- [Work instructions]: Give the count of lines holding the string "pose" and nothing else.

- [Data shown]:

★ ★ ★

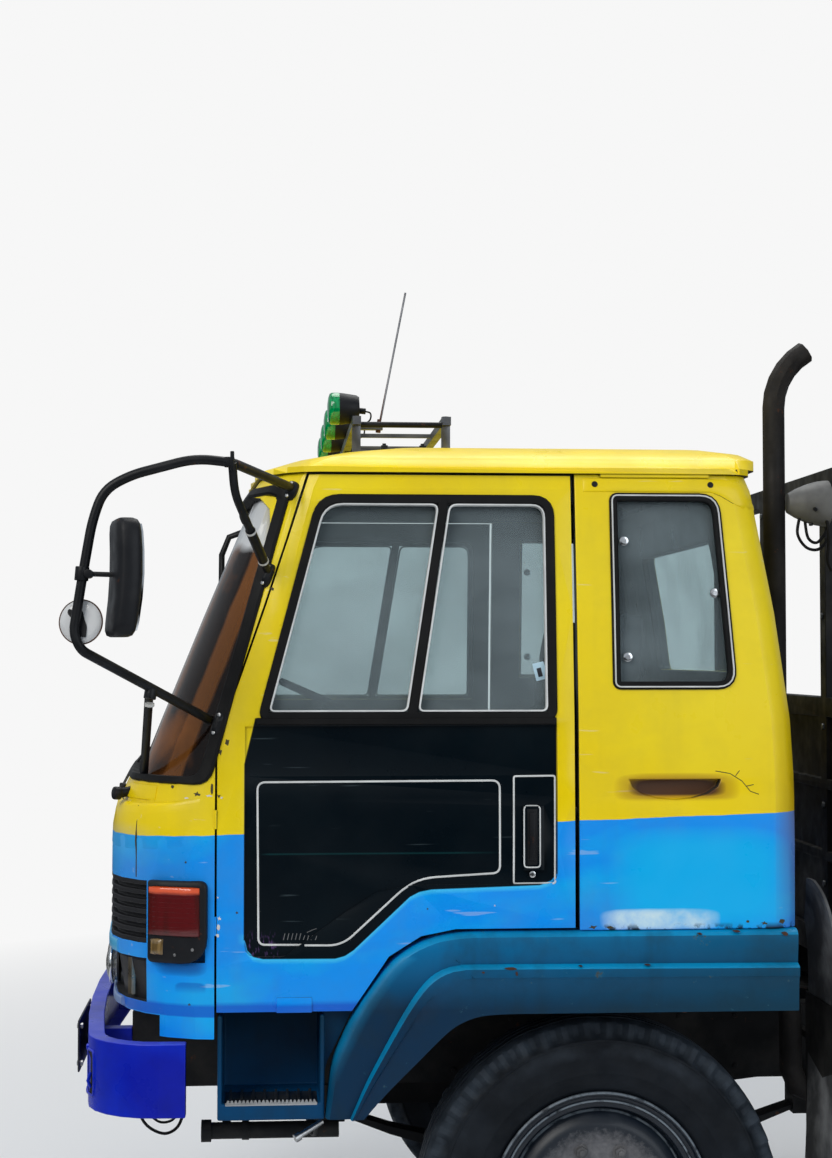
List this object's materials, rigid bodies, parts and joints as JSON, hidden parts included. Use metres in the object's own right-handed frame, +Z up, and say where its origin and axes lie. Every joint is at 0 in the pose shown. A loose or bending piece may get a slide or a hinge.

★ ★ ★

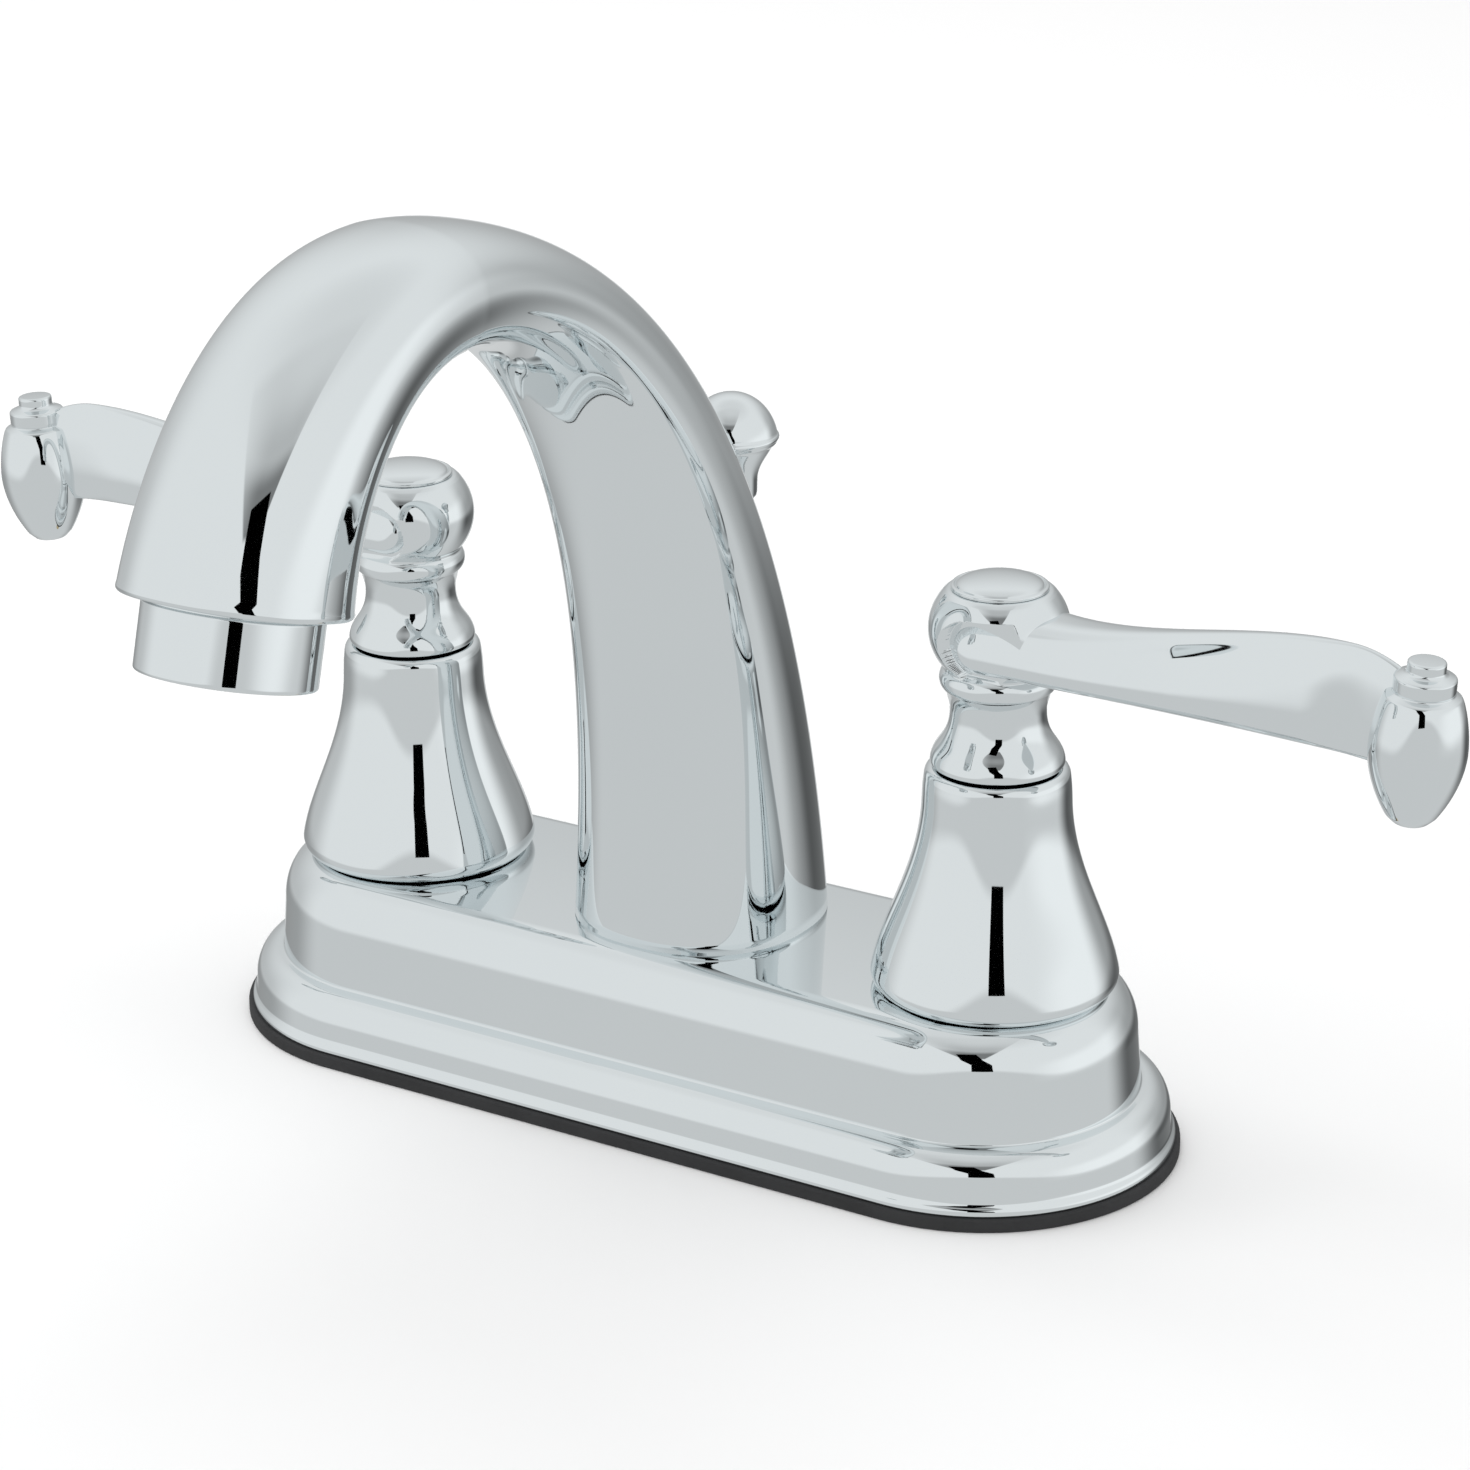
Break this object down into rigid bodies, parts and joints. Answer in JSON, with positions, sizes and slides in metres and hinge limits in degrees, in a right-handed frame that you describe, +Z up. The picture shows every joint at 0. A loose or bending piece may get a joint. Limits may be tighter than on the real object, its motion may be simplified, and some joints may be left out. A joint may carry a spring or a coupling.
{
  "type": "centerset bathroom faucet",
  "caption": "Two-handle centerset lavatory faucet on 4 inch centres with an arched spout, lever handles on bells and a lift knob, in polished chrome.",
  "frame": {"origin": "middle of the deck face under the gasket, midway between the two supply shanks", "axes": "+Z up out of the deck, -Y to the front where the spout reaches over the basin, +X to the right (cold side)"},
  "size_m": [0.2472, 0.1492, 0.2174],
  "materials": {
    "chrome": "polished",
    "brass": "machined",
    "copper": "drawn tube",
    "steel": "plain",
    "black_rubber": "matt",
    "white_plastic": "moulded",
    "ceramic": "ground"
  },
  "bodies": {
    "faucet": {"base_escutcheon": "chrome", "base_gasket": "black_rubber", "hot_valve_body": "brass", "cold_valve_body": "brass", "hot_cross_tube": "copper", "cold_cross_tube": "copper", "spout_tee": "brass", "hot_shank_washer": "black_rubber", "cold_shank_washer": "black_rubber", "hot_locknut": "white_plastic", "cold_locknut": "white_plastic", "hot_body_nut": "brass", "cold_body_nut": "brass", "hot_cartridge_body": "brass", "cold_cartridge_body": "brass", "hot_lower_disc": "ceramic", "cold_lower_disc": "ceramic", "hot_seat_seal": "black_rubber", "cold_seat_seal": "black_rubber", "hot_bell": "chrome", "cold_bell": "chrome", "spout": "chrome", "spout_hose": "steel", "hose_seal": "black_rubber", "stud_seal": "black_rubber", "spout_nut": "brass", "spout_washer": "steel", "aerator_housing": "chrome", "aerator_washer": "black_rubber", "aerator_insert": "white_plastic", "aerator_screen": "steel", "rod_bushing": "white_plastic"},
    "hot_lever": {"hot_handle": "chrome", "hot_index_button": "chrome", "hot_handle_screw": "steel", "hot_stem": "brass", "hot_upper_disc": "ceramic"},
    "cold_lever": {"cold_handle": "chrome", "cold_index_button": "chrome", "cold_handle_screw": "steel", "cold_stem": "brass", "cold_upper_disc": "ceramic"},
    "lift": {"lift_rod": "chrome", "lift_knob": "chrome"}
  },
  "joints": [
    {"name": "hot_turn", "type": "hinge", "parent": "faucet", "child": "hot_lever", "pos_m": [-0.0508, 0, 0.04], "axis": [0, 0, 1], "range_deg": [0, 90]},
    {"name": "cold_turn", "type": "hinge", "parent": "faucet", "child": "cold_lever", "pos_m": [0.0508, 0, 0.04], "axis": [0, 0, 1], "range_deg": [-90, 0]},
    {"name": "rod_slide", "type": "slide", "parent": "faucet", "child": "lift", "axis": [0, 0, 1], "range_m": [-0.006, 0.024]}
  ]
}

★ ★ ★

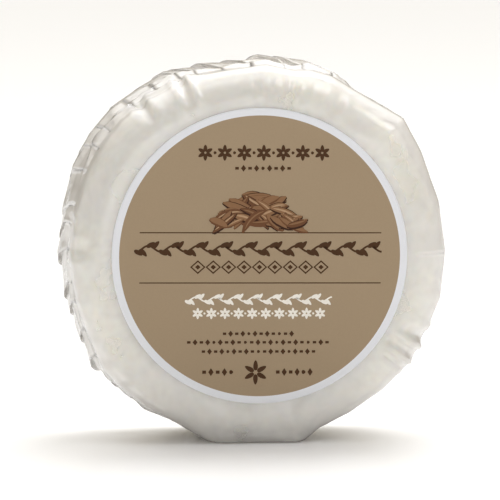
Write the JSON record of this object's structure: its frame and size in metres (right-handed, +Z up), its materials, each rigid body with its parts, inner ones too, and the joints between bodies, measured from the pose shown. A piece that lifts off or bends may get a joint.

★ ★ ★

- [Expected output]: 2